The Mayo Clinic researchers found that 1 in 5 commercially insured patients in a non-emergency department setting received a dose exceeding the CDC guideline. People receiving prescriptions exceeding CDC recommendations – regardless of where they were written – were three times more likely to progress to long-term use.

“Patients and physicians should be aware of the risk of long-term use when they're deciding on the best treatment for acute pain,” Bellolio said.

Jeffery agreed. 

“I think providers may look at this and really get a sense that what they do with that first prescription can be very important in the risk of the patient continuing to chronic use of opioids,” she commented.

“What we want to avoid is people having a large prescription and having lots of pills left over,” Jeffery continued, “because at that point it becomes a risk for their family members and other people who come to their home, that those drugs could be diverted, where somebody who is not the intended recipient takes the drug and potentially takes it for nonmedical reasons and in an unsafe way.”

“Limiting prescriptions to 3-7 days is a good balance between patient burden on having to go back to the physician and that safety,” she added.

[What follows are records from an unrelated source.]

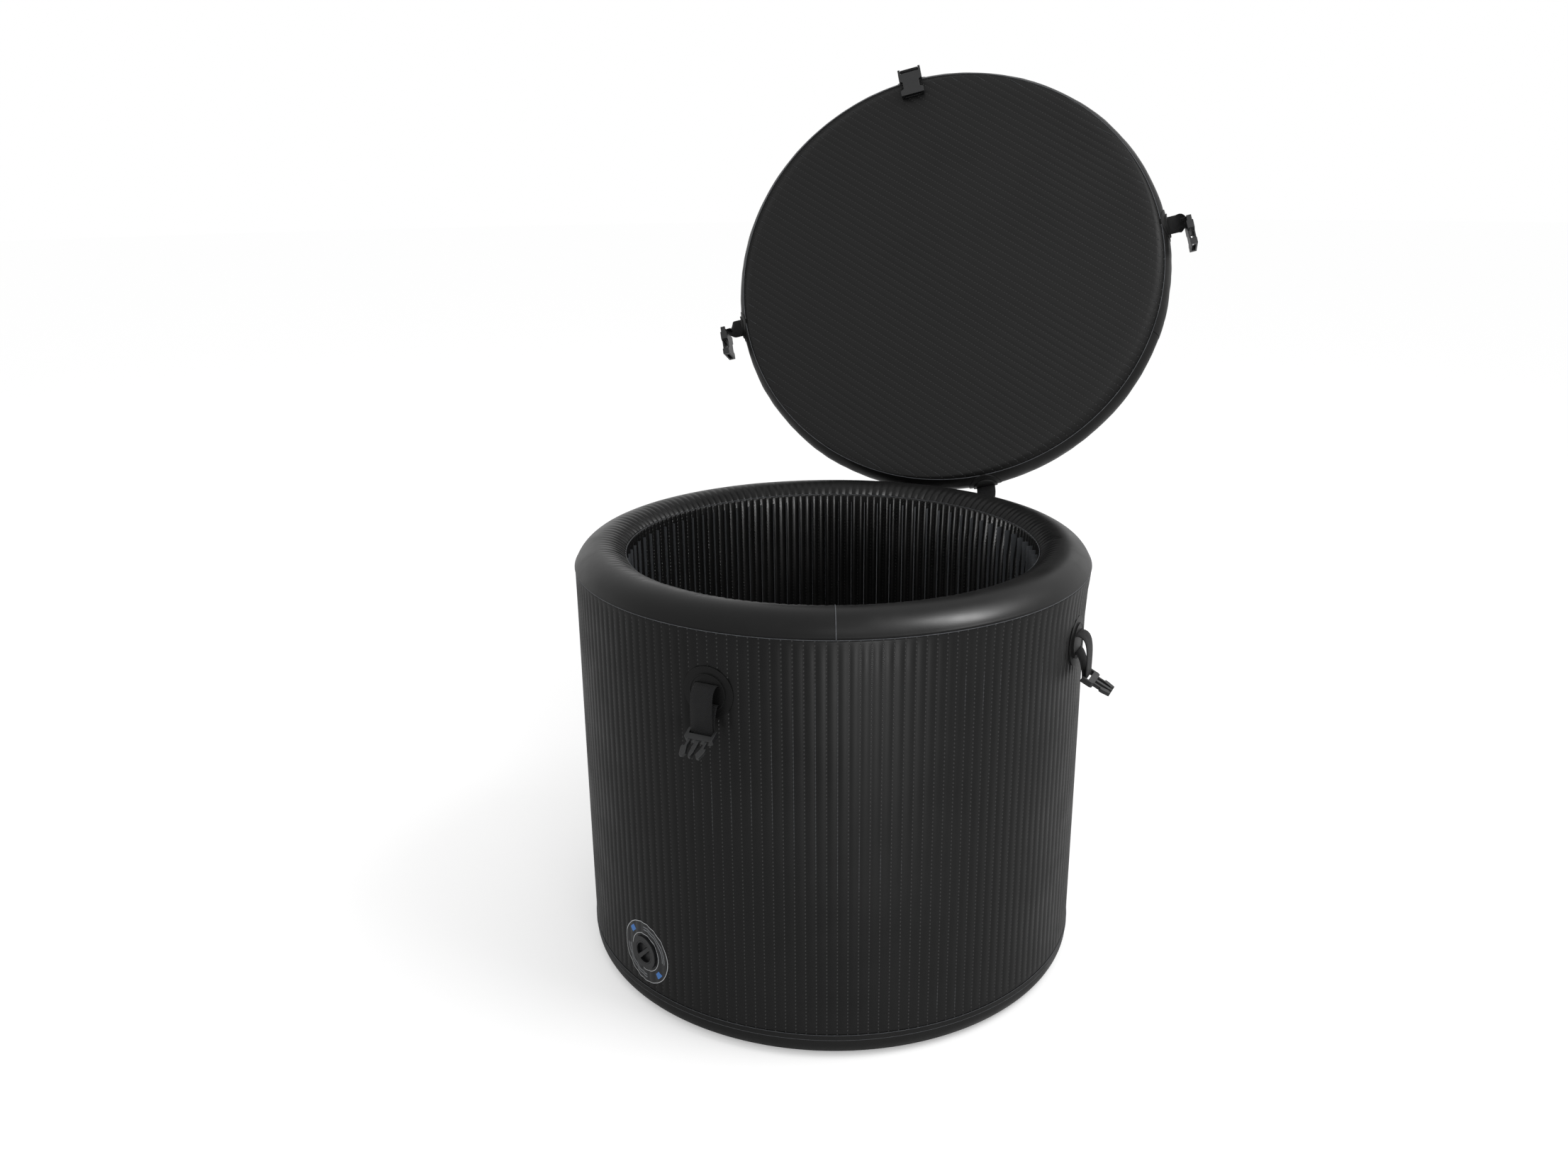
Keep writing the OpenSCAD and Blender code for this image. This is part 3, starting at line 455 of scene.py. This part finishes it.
def sole(radius, steps):
    """The foot's round corner, in steps of 7.5 degrees from its flat underside on."""
    turns = [radians(k * 7.5) for k in steps]
    return [(foot_flat + radius * sin(a), foot_r - radius * cos(a)) for a in turns]


strip = [(tub_r + 0.1 * mm, strip_low), (tub_r + 0.7 * mm, strip_low + 0.3 * mm),
         (tub_r + 0.7 * mm, band_top - 0.4 * mm), (tub_r + 0.2 * mm, band_top),
         (tub_r - skin_t, band_top), (tub_r - skin_t, foot_r)]
profile = [(sole_in, 0)] + sole(foot_r, range(13)) + strip
profile += sole(foot_r - skin_t, range(11, -1, -1)) + [(sole_in, skin_t)]
foot = make("tub_foot_band", spun(profile, 540, closed=True), foot_pvc, crease=35)
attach(foot, "tub")
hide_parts("base_band")
seam_line("foot_upper_line", tub_r + 0.45 * mm, band_top + 0.3 * mm, 0.4 * mm)
seam_line("foot_lower_line", tub_r + 0.55 * mm, strip_low, 0.35 * mm)
bm = spun([(0, 0), (sole_in, 0), (sole_in, skin_t), (0, skin_t)], 180)
base_sheet = make("tub_base_sheet", bm, foot_pvc)
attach(base_sheet, "tub")
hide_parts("base_sheet")


# Floor: the tub's floor is a thin inflated mat of its own, with straight ribs from front to back, taped to
# the wall all round with a rounded corner strip.
def ribbed_disc(radius, columns, rows, pitch, depth, lip, shoulder=0):
    """A round sheet of drop stitch fabric with straight ribs and a soft shoulder, and the place of each point
    across and along the ribs."""
    bm = bmesh.new()
    bmesh.ops.create_grid(bm, x_segments=columns, y_segments=rows, size=radius)
    for v in bm.verts:
        v.co.y *= sqrt(max(0, radius ** 2 - v.co.x ** 2)) / radius
    bmesh.ops.remove_doubles(bm, verts=bm.verts, dist=0.01 * mm)
    ribs = bm.verts.layers.float_vector.new("ribs")
    for v in bm.verts:
        v[ribs] = v.co.copy()
        fade = min(1, (radius - v.co.xy.length) / lip)
        weak = 0.75 + 0.6 * noise.noise(Vector((v.co.x * 5, v.co.y * 5, 2))) - 0.25 * v.co.y / radius
        v.co.z = -depth * weak * valley(v.co.x / pitch) * fade - shoulder * (1 - fade) ** 2
    return bm


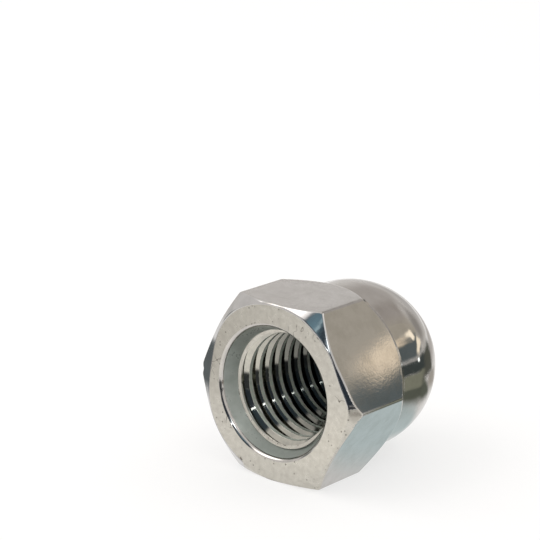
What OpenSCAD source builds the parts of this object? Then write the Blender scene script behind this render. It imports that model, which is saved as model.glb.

The researchers hope this study will help combat what the CDC calls an opioid epidemic by working toward an ideal prescription to match each patient’s need.

“There is a large amount of variability across patient populations in the amount of opioids people receive for acute pain, depending on where they receive their prescription,” Jeffery said. “When we see variability on such a large scale, we should worry that some people are not getting the best, most appropriate treatment.”

The researchers also note a positive trend: The proportion of prescriptions progressing to long-term use dropped over the study’s 15-year period.

The team now is studying what’s driving the differences between ED prescriptions and other practice settings. They hope shedding light on why there’s a difference will reduce the variation in prescriptions and help health care providers determine the best treatment for each individual.